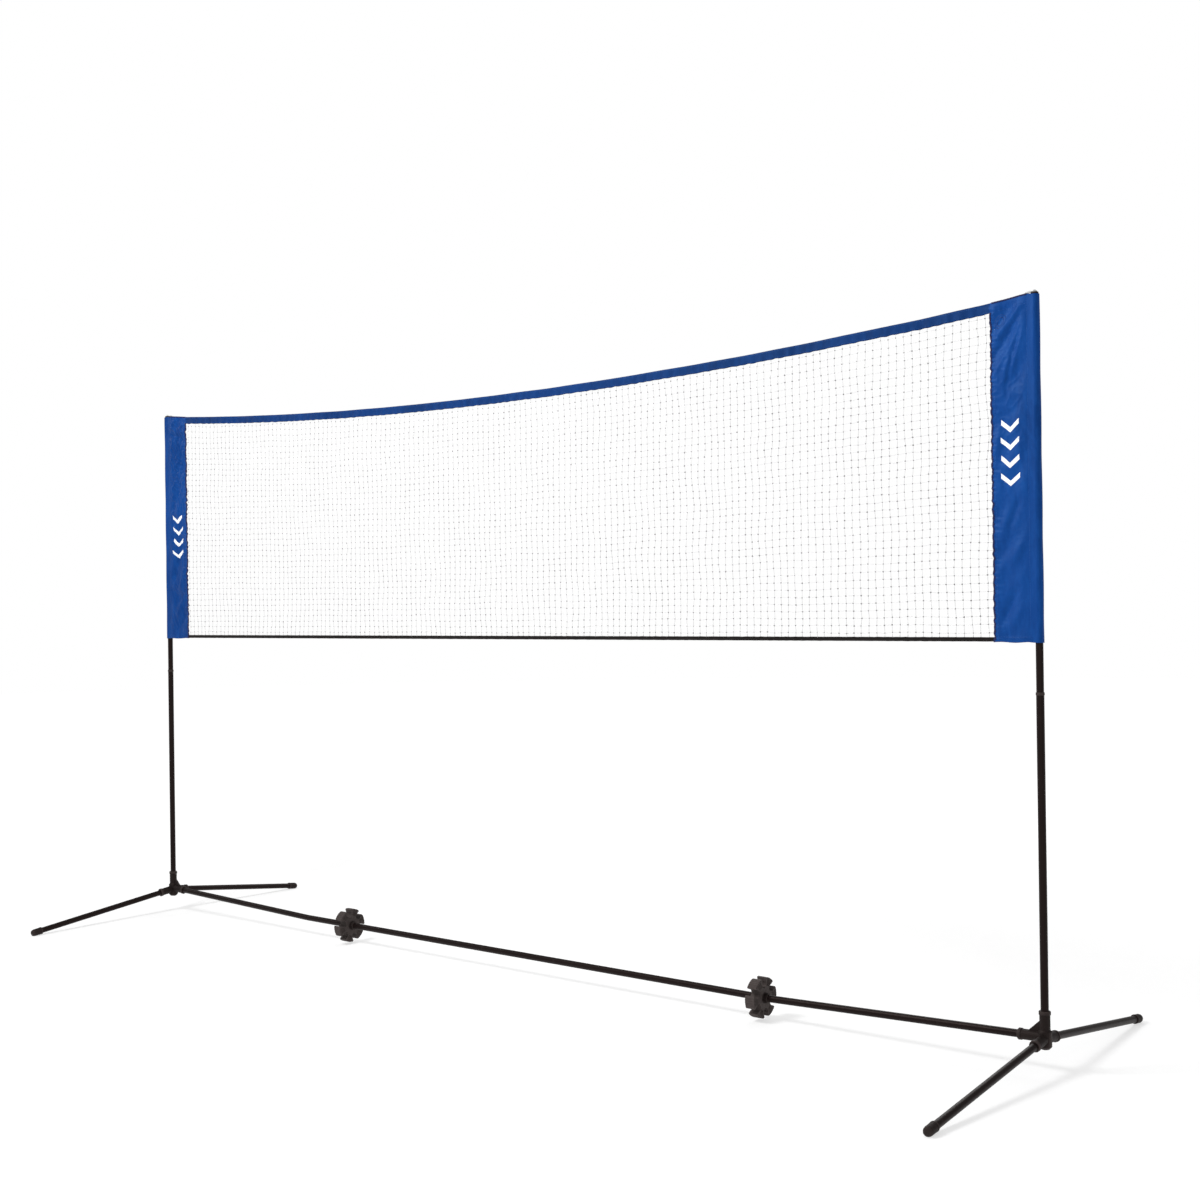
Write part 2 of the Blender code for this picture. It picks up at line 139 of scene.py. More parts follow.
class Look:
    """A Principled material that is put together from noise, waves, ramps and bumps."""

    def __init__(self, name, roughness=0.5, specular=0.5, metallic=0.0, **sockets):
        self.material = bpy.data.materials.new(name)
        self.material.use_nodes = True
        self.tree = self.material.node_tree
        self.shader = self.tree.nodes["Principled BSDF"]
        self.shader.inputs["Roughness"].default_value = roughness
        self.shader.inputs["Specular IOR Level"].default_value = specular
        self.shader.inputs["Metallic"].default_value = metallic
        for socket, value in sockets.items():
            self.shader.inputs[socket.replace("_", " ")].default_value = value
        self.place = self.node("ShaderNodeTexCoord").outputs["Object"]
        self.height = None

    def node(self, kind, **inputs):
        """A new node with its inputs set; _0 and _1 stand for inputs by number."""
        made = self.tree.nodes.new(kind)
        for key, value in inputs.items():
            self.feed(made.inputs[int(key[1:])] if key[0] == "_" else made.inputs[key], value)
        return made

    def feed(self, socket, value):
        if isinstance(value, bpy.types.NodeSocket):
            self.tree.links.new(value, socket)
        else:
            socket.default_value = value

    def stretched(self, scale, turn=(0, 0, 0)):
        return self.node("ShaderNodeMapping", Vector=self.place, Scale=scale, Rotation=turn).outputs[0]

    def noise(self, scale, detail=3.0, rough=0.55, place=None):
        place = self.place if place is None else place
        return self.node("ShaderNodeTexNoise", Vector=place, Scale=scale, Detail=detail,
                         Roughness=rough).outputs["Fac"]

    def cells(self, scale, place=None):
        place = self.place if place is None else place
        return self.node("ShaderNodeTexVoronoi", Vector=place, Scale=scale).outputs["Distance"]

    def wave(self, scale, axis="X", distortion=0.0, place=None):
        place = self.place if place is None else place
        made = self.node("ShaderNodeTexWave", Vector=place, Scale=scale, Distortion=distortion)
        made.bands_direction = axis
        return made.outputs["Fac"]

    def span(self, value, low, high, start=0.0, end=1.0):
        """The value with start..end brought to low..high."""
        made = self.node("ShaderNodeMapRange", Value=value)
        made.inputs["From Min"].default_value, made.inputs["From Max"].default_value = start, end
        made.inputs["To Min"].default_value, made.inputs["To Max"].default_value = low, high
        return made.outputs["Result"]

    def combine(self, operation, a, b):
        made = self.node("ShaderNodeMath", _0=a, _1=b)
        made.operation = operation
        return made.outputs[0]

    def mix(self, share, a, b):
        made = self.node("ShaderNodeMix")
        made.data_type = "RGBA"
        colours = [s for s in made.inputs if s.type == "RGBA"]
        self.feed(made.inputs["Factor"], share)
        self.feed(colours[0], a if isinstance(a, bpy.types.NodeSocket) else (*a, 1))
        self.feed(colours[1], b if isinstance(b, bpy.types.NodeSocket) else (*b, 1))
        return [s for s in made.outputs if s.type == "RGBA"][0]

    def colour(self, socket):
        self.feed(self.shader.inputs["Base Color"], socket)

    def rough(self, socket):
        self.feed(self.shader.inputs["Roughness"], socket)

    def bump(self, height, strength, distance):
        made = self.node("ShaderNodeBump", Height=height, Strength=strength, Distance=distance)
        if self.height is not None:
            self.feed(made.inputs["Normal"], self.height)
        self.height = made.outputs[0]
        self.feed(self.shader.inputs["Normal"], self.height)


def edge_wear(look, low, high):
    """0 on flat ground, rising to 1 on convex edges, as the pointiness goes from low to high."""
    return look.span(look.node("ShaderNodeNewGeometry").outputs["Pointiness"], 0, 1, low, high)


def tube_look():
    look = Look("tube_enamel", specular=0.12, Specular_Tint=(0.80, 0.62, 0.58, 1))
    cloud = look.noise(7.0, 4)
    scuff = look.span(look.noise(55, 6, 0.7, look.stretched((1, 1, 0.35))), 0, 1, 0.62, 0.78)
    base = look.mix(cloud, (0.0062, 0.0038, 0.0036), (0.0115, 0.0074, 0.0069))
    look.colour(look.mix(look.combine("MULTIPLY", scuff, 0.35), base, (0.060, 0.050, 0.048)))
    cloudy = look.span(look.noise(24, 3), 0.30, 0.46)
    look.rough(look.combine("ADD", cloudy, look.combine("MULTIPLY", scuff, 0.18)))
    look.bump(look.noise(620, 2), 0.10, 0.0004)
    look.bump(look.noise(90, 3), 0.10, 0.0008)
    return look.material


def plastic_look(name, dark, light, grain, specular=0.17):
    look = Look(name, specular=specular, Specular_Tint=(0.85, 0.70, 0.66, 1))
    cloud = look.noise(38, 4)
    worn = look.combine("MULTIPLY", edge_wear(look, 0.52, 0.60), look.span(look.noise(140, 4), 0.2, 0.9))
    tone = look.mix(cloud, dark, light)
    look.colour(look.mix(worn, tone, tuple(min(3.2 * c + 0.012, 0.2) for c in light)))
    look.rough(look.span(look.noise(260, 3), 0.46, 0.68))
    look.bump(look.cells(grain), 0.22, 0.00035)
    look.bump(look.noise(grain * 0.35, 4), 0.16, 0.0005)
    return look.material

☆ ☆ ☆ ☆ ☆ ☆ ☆

### Written exercise
Word for word, write out all of the data above.

### Written solution
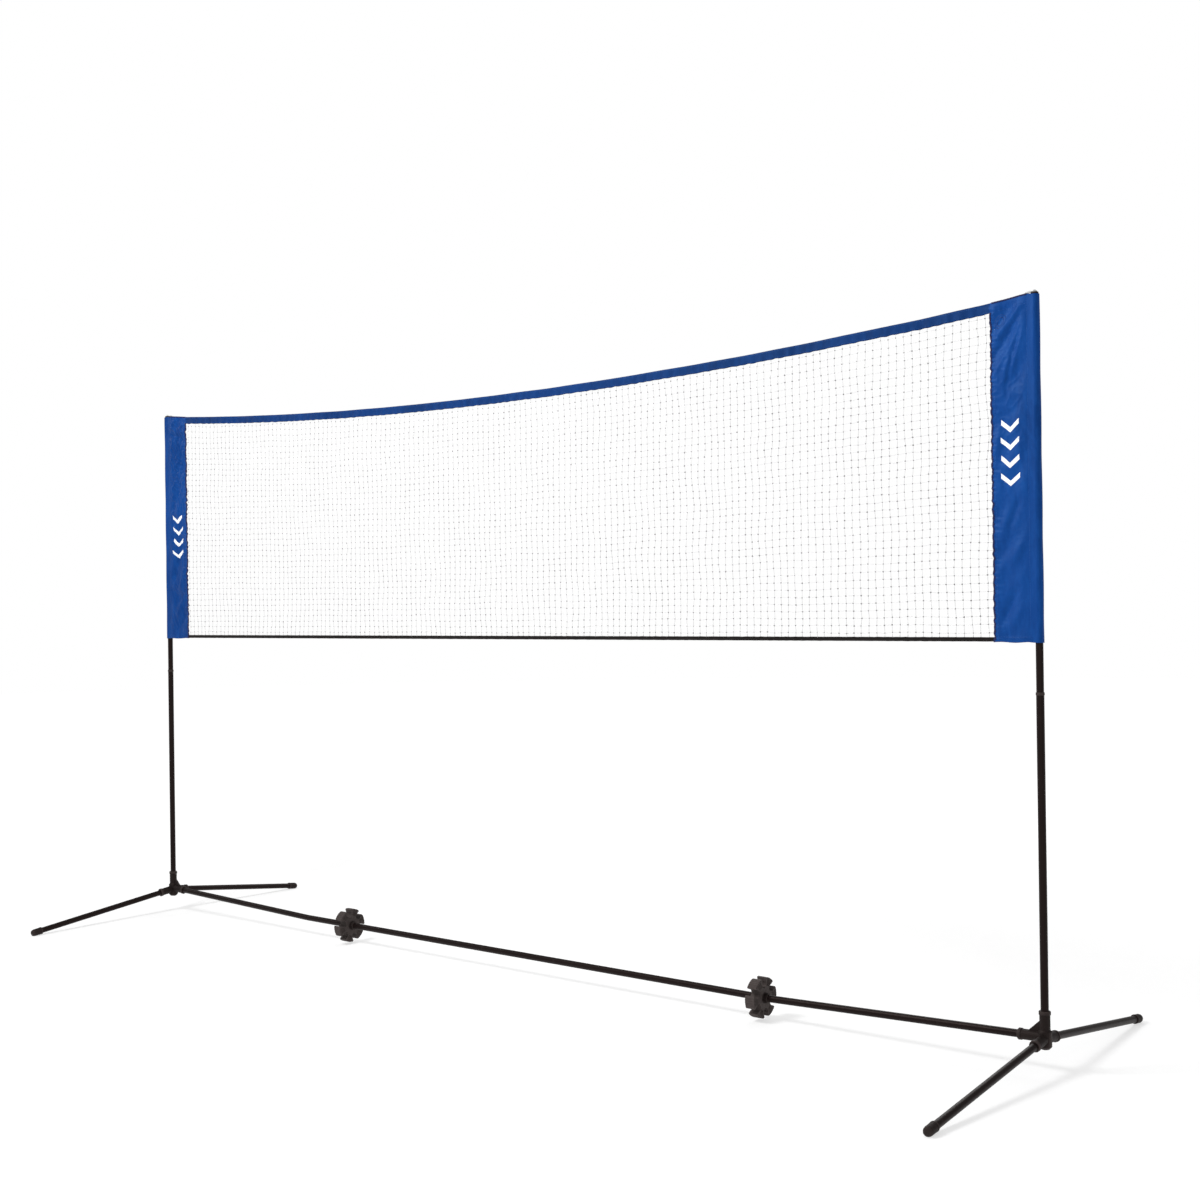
Write part 2 of the Blender code for this picture. It picks up at line 139 of scene.py. More parts follow.
class Look:
    """A Principled material that is put together from noise, waves, ramps and bumps."""

    def __init__(self, name, roughness=0.5, specular=0.5, metallic=0.0, **sockets):
        self.material = bpy.data.materials.new(name)
        self.material.use_nodes = True
        self.tree = self.material.node_tree
        self.shader = self.tree.nodes["Principled BSDF"]
        self.shader.inputs["Roughness"].default_value = roughness
        self.shader.inputs["Specular IOR Level"].default_value = specular
        self.shader.inputs["Metallic"].default_value = metallic
        for socket, value in sockets.items():
            self.shader.inputs[socket.replace("_", " ")].default_value = value
        self.place = self.node("ShaderNodeTexCoord").outputs["Object"]
        self.height = None

    def node(self, kind, **inputs):
        """A new node with its inputs set; _0 and _1 stand for inputs by number."""
        made = self.tree.nodes.new(kind)
        for key, value in inputs.items():
            self.feed(made.inputs[int(key[1:])] if key[0] == "_" else made.inputs[key], value)
        return made

    def feed(self, socket, value):
        if isinstance(value, bpy.types.NodeSocket):
            self.tree.links.new(value, socket)
        else:
            socket.default_value = value

    def stretched(self, scale, turn=(0, 0, 0)):
        return self.node("ShaderNodeMapping", Vector=self.place, Scale=scale, Rotation=turn).outputs[0]

    def noise(self, scale, detail=3.0, rough=0.55, place=None):
        place = self.place if place is None else place
        return self.node("ShaderNodeTexNoise", Vector=place, Scale=scale, Detail=detail,
                         Roughness=rough).outputs["Fac"]

    def cells(self, scale, place=None):
        place = self.place if place is None else place
        return self.node("ShaderNodeTexVoronoi", Vector=place, Scale=scale).outputs["Distance"]

    def wave(self, scale, axis="X", distortion=0.0, place=None):
        place = self.place if place is None else place
        made = self.node("ShaderNodeTexWave", Vector=place, Scale=scale, Distortion=distortion)
        made.bands_direction = axis
        return made.outputs["Fac"]

    def span(self, value, low, high, start=0.0, end=1.0):
        """The value with start..end brought to low..high."""
        made = self.node("ShaderNodeMapRange", Value=value)
        made.inputs["From Min"].default_value, made.inputs["From Max"].default_value = start, end
        made.inputs["To Min"].default_value, made.inputs["To Max"].default_value = low, high
        return made.outputs["Result"]

    def combine(self, operation, a, b):
        made = self.node("ShaderNodeMath", _0=a, _1=b)
        made.operation = operation
        return made.outputs[0]

    def mix(self, share, a, b):
        made = self.node("ShaderNodeMix")
        made.data_type = "RGBA"
        colours = [s for s in made.inputs if s.type == "RGBA"]
        self.feed(made.inputs["Factor"], share)
        self.feed(colours[0], a if isinstance(a, bpy.types.NodeSocket) else (*a, 1))
        self.feed(colours[1], b if isinstance(b, bpy.types.NodeSocket) else (*b, 1))
        return [s for s in made.outputs if s.type == "RGBA"][0]

    def colour(self, socket):
        self.feed(self.shader.inputs["Base Color"], socket)

    def rough(self, socket):
        self.feed(self.shader.inputs["Roughness"], socket)

    def bump(self, height, strength, distance):
        made = self.node("ShaderNodeBump", Height=height, Strength=strength, Distance=distance)
        if self.height is not None:
            self.feed(made.inputs["Normal"], self.height)
        self.height = made.outputs[0]
        self.feed(self.shader.inputs["Normal"], self.height)


def edge_wear(look, low, high):
    """0 on flat ground, rising to 1 on convex edges, as the pointiness goes from low to high."""
    return look.span(look.node("ShaderNodeNewGeometry").outputs["Pointiness"], 0, 1, low, high)


def tube_look():
    look = Look("tube_enamel", specular=0.12, Specular_Tint=(0.80, 0.62, 0.58, 1))
    cloud = look.noise(7.0, 4)
    scuff = look.span(look.noise(55, 6, 0.7, look.stretched((1, 1, 0.35))), 0, 1, 0.62, 0.78)
    base = look.mix(cloud, (0.0062, 0.0038, 0.0036), (0.0115, 0.0074, 0.0069))
    look.colour(look.mix(look.combine("MULTIPLY", scuff, 0.35), base, (0.060, 0.050, 0.048)))
    cloudy = look.span(look.noise(24, 3), 0.30, 0.46)
    look.rough(look.combine("ADD", cloudy, look.combine("MULTIPLY", scuff, 0.18)))
    look.bump(look.noise(620, 2), 0.10, 0.0004)
    look.bump(look.noise(90, 3), 0.10, 0.0008)
    return look.material


def plastic_look(name, dark, light, grain, specular=0.17):
    look = Look(name, specular=specular, Specular_Tint=(0.85, 0.70, 0.66, 1))
    cloud = look.noise(38, 4)
    worn = look.combine("MULTIPLY", edge_wear(look, 0.52, 0.60), look.span(look.noise(140, 4), 0.2, 0.9))
    tone = look.mix(cloud, dark, light)
    look.colour(look.mix(worn, tone, tuple(min(3.2 * c + 0.012, 0.2) for c in light)))
    look.rough(look.span(look.noise(260, 3), 0.46, 0.68))
    look.bump(look.cells(grain), 0.22, 0.00035)
    look.bump(look.noise(grain * 0.35, 4), 0.16, 0.0005)
    return look.material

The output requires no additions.